Token burns, one of the most cherished features in crypto, permanently remove tokens from circulation. This method is most impactful when it directly affects the circulating supply. For example, burning tokens from a community pool does not impact existing liquidity if those tokens were not actively circulating. Conversely, burns that reduce the active circulating supply provide both immediate and long-term benefits for token value. Such burns can lead to an immediate revaluation of existing liquidity as tokenholders adjust to the reduced supply, reinforcing both short-term and long-term benefits.
At Shade Protocol, we aim to maximize the robustness and meaningful utilization of fees collected through several strategic approaches:
- Buybacks of SHD using fees: Rewarding all tokenholders.
- Distribution of SHD to stakers: Providing real yield.
- Acquisition of more protocol-owned liquidity using certain fee tokens and capital: Reducing emission costs.
We propose adding a fourth category: SHD burn.

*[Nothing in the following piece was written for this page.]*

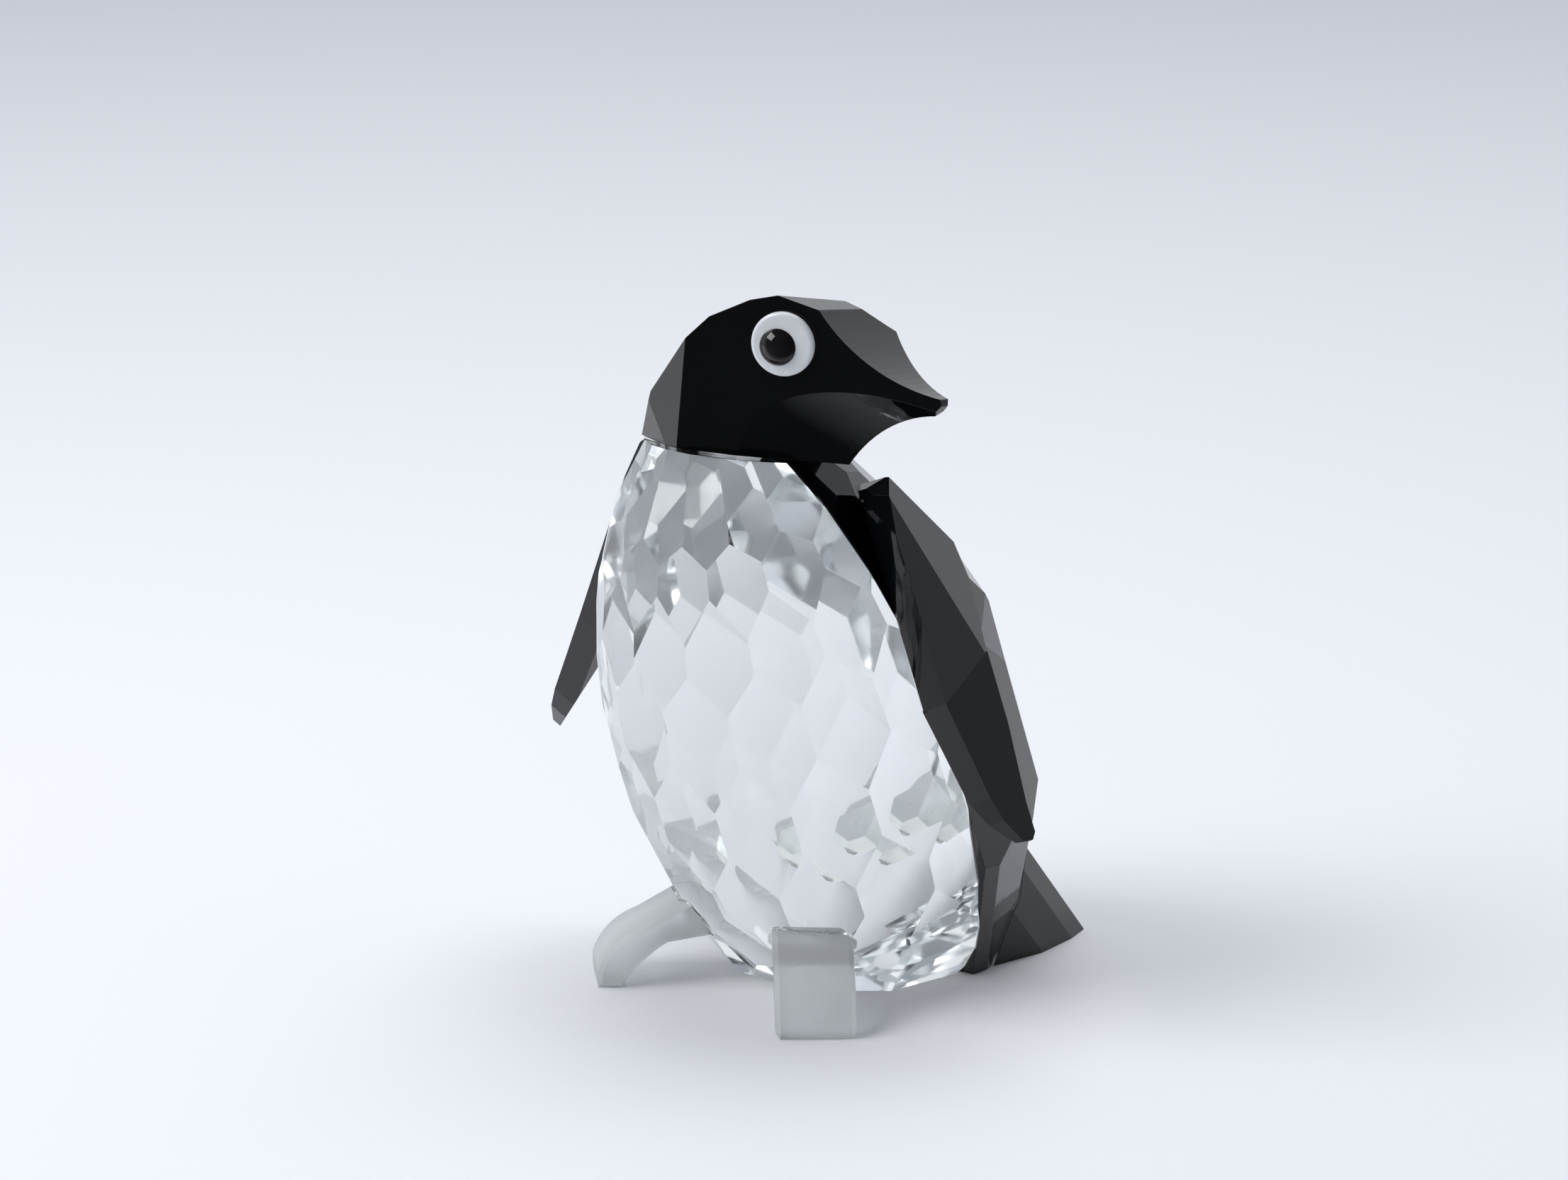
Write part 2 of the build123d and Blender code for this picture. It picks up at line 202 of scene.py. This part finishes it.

The current max supply of SHD is 10,000,000 tokens. To date, Shade Protocol has collected over $500k in fees. If even 5% - 15% of these fees were allocated towards buybacks and burns, the max supply of SHD could have been reduced to approximately 9,950,000 to 9,900,000, depending on the estimate used
By having a portion of all fees reduce active circulating supply and reducing long term supply, we reinforce a simple principle for SHD:
- It is scarce
- It is increasingly scarce
- It is deflationary on a long time horizon
By introducing this mechanism, we revive innovative concepts from the Terra era but with a sustainable approach. Our burn mechanism relies on repurposing fees generated from actual usage, ensuring sound economic principles. Terra utilized a minting/burning mechanism where LUNA was burned to mint UST, and vice versa. This system worked as long as there was strong demand for UST. However, the collapse of UST and LUNA demonstrated the risks associated with inflationary or deflationary mechanisms tied to an exogenous collateral relationship between a governance token and a stablecoin. Similarly, Kujira’s aggressive use of KUJI as collateral for borrowing USK (its stablecoin) exposed the token price and dollar peg to high risks. Shade Protocol has learned from these experiences, emphasizing genuine fee generation instead of latent leverage within the system.

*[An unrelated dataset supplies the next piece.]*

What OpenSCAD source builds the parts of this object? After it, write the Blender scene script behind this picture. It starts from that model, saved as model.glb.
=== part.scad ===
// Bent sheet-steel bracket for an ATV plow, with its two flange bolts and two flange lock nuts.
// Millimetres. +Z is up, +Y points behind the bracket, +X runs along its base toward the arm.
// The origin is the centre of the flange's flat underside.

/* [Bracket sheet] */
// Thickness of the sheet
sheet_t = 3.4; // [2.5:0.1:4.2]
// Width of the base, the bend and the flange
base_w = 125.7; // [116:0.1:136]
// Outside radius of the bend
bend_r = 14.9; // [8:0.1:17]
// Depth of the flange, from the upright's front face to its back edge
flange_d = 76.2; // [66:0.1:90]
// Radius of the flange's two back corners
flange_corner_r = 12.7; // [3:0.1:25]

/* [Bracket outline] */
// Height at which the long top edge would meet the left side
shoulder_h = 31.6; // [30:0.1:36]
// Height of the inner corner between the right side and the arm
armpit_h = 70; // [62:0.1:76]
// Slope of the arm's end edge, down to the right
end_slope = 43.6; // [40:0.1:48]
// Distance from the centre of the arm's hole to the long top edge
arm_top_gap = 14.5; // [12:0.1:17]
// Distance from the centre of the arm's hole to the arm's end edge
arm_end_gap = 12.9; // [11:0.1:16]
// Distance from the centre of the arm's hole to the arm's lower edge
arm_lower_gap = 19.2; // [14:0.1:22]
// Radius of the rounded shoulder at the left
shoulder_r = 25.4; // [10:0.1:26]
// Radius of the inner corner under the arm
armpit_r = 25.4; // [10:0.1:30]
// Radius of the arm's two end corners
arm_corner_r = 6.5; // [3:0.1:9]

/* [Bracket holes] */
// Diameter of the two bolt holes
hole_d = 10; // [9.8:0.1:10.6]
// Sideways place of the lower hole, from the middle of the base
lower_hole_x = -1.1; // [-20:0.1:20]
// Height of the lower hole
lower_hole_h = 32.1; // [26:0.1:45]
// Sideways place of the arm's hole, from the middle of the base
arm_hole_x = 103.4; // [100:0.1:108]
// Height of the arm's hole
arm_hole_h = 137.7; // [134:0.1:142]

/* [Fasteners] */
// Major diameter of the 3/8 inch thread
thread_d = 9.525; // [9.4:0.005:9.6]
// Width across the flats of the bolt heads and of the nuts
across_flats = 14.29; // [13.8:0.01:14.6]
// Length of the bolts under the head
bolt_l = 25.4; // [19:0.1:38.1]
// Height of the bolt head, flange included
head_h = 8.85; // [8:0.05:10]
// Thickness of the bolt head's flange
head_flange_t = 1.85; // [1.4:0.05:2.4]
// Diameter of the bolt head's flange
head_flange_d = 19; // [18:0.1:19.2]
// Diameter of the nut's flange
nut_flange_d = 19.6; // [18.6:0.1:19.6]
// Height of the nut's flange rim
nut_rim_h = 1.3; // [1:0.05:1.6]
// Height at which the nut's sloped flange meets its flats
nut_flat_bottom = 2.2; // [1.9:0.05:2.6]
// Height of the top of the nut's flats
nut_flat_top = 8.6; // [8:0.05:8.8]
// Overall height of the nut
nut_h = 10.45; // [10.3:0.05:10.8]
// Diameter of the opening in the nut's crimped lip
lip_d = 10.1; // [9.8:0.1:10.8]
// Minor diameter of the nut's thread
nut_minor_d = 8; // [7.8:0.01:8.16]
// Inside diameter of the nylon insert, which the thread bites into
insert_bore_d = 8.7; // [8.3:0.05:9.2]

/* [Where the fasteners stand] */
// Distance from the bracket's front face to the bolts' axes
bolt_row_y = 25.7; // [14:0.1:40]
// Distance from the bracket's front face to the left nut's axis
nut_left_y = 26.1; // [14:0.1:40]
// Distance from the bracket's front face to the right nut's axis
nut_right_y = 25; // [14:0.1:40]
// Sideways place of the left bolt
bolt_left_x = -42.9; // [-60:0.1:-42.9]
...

Shade Protocol has learned from both of these experiences. If you want to expand the value of the underlying governance token, it is best to do so based via the repurposing of genuine fee generation instead of attempting to infuse the system with additional mechanism based leverage. That is to say, sustainable tokenomics comes from repurposing fees generated from providing a service, not from latent leverage quietly hidden within a protocol.
Using the burn mechanism, over the course of a 30 to 40 year time horizon, Shade Protocol would aim to reduce its total circulating supply from 10M to 5M.
Additionally, reduction of supply sets Shade Protocol up well for expanding supply in the future if it desired to. Additional minting of SHD for focused efforts would come from a place of sound surplus instead of additive inflation.
Hence, we propose the additional following axiom for the SHD token:
- The SHD supply should never exceed 10M
- Additional SHD minting is permissible only if the total supply remains below 10M
In conclusion, the introduction of a structured token burn mechanism reinforces Shade Protocol’s commitment to sustainability, scarcity, and long-term value creation. By leveraging fees to buy back and burn SHD tokens, we enhance the deflationary nature of our token and solidify its role as a valuable and increasingly scarce asset. Learning from the experiences of Terra and Kujira, we are dedicated to a balanced and transparent approach that avoids the pitfalls of latent leverage and unsound economic practices. This forward-thinking strategy ensures that as our ecosystem grows, it remains robust, adaptable, and geared towards long-term success. We invite our community and stakeholders to join us in this journey, as we strive to build a resilient and innovative future for decentralized finance. With these principles in place, Shade Protocol is poised not just to survive but to thrive in the evolving crypto landscape.